(begin)

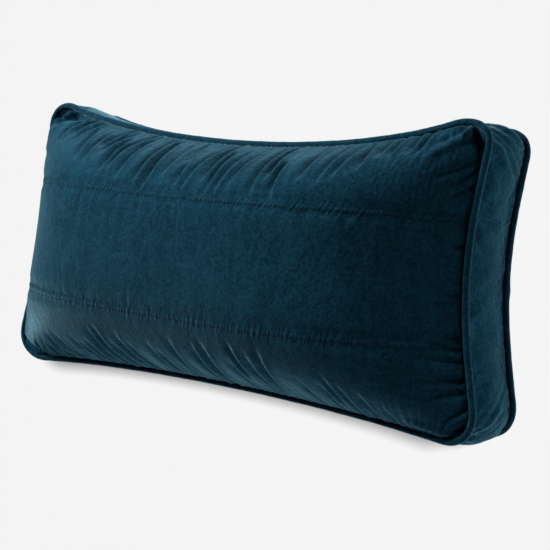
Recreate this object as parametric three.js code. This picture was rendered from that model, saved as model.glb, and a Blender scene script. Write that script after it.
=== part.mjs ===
// A boxed velvet body pillow lying on its back: one filled cushion with a crowned front
// face of three seamed strips, a straight boxing band and a back panel pressed flat by the
// surface it lies on, and two corded welts, one round each panel.
// Millimetres. +X runs along the length, +Y up the face, +Z out of the front face.

import * as THREE from 'three';

// Driving dimensions
const LENGTH = 914;
const WIDTH = 456;
const BAND_DEPTH = 99;
const CORNER_RADIUS = 61;
const FRONT_CROWN = 131;
const FRONT_DOME = 7;
const BACK_CROWN = 112;
const BACK_HEIGHT = 72;
const CONTACT_EASE = 8;
const BAND_BULGE = { straight: 5.8, corner: 5.5 };
const WELT_RADIUS = 4.9;
const WELT_GAP = 0.35;
const WELT_JOIN = { side: 'back', x: 457, y: -12, reach: 9, swell: 1.1 };
const SEAM_WIDTH = 9;
const SEAM_DEPTH = 2.6;
const FOLD_START = 14;

// A crown rises as a product of two of these profiles, one along the length and one up
// the face: nearly level in the middle and steep towards the welt. The front has a low
// dome on top of that, and is fuller at its left end, where it hides the welt.
const CROWN = { alongPower: 4.0, leftPower: 4.7, acrossPower: 4.6, fullness: 1.1 };

// How far the middle of each edge is drawn in by the filling, how sharply that grows from
// the corners, how much more it is towards the edge's + end, and how far the same middle
// bows forward (+) or back (-).
const EDGES = {
  top: { drawnIn: 69, power: 0.66, skew: 0.09, bow: 3 },
  bottom: { drawnIn: 23.3, power: 0.73, skew: -0.08, bow: -31 },
  left: { drawnIn: 31.3, power: 1.6, skew: -0.07, bow: 6.6 },
  right: { drawnIn: 28.6, power: 1.63, skew: 0, bow: -0.7 },
};

// Each corner's own pull out of square: along X, along Y and forward.
const CORNERS = [
  { u: 1, v: 1, dx: -5.3, dy: 1.9, dz: 7.6 },
  { u: -1, v: 1, dx: 8.5, dy: 4, dz: -15 },
  { u: -1, v: -1, dx: -2.6, dy: -2.8, dz: 5.7 },
  { u: 1, v: -1, dx: 11.5, dy: 7.2, dz: -3.8 },
];

// The back welt's corners are pulled further in, close to the corner only.
const BACK_CORNERS = [
  { u: 1, v: 1, dx: -4.3, dy: -2.1 },
  { u: -1, v: 1, dx: 1.8, dy: -11 },
  { u: -1, v: -1, dx: 2, dy: 4.1 },
  { u: 1, v: -1, dx: -1.8, dy: 6 },
];

// The filling doesn't reach into the front panel's corners. Each is slack over a triangle
// this long beside the top or bottom welt and this tall beside the end one.
const SLACK_CORNERS = [
  { u: -1, v: 1, long: 119, tall: 50 },
  { u: -1, v: -1, long: 82, tall: 36 },
  { u: 1, v: 1, long: 34, tall: 76 },
  { u: 1, v: -1, long: 55, tall: 40 },
];

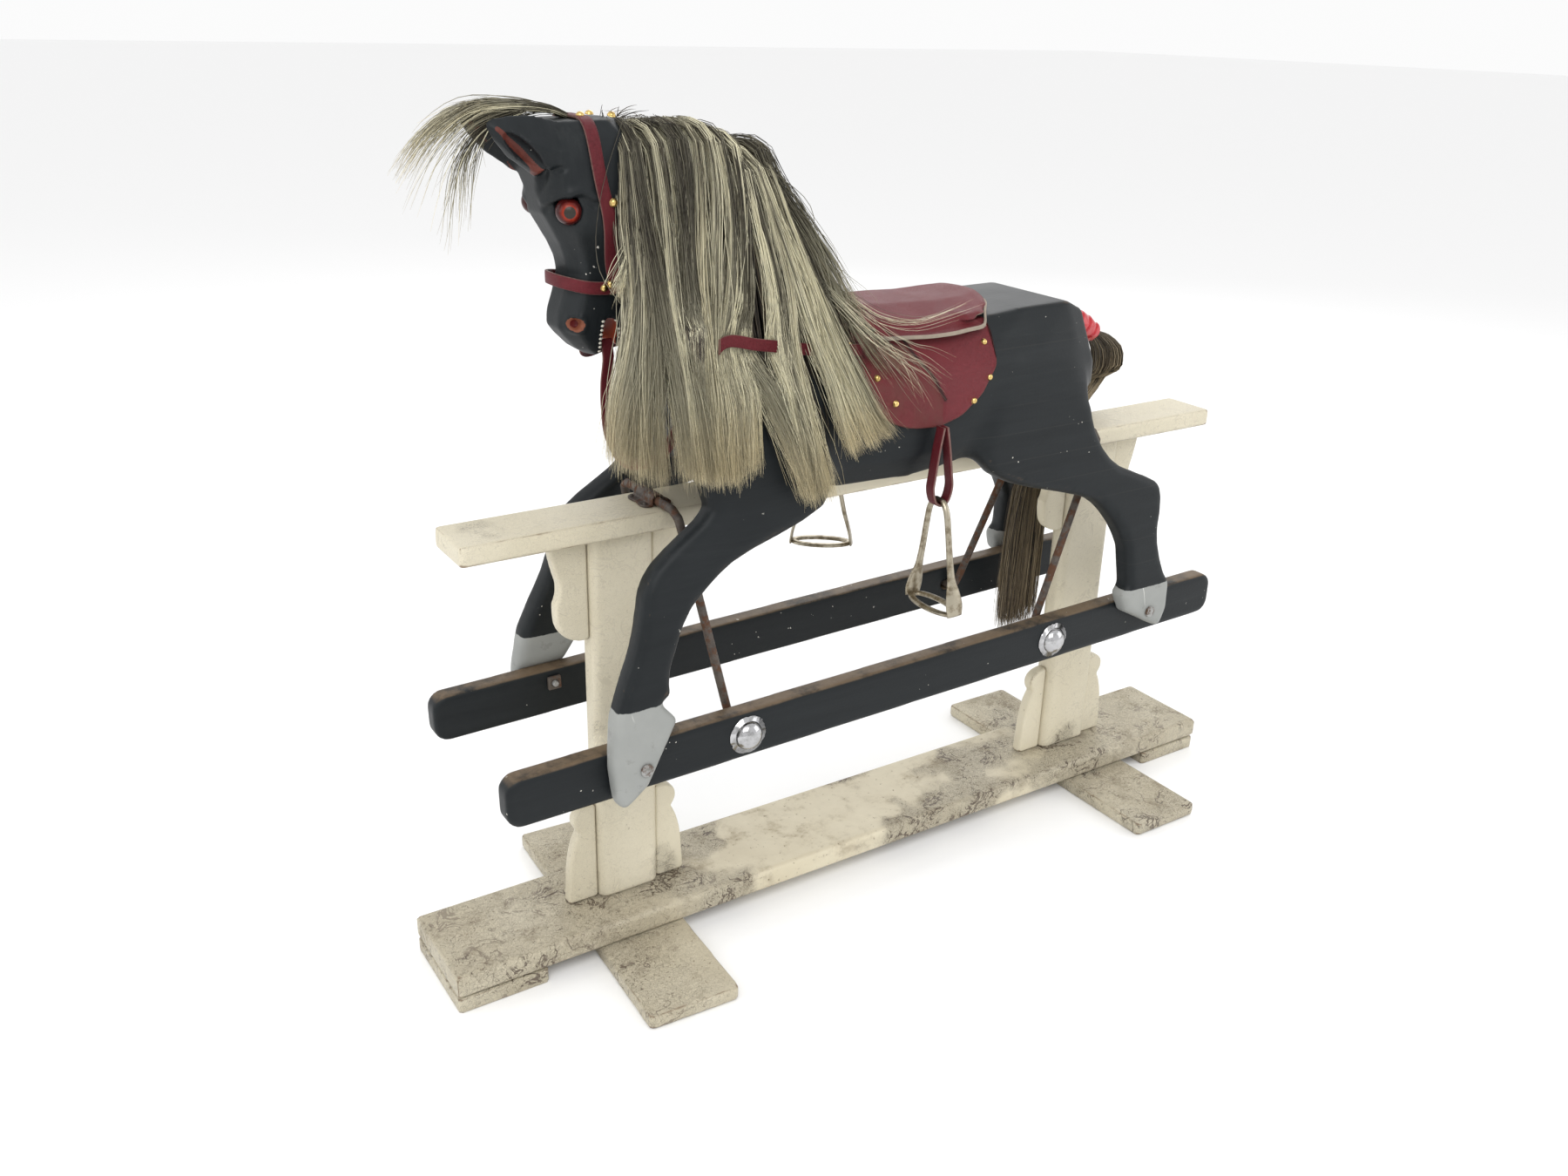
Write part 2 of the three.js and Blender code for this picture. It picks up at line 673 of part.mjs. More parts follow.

(end)

▸ Exercise requirements: Look through the data above. Each line containing the word "Write" needs to be copied.

▸ The answer:
Recreate this object as parametric three.js code. This picture was rendered from that model, saved as model.glb, and a Blender scene script. Write that script after it.
Write part 2 of the three.js and Blender code for this picture. It picks up at line 673 of part.mjs. More parts follow.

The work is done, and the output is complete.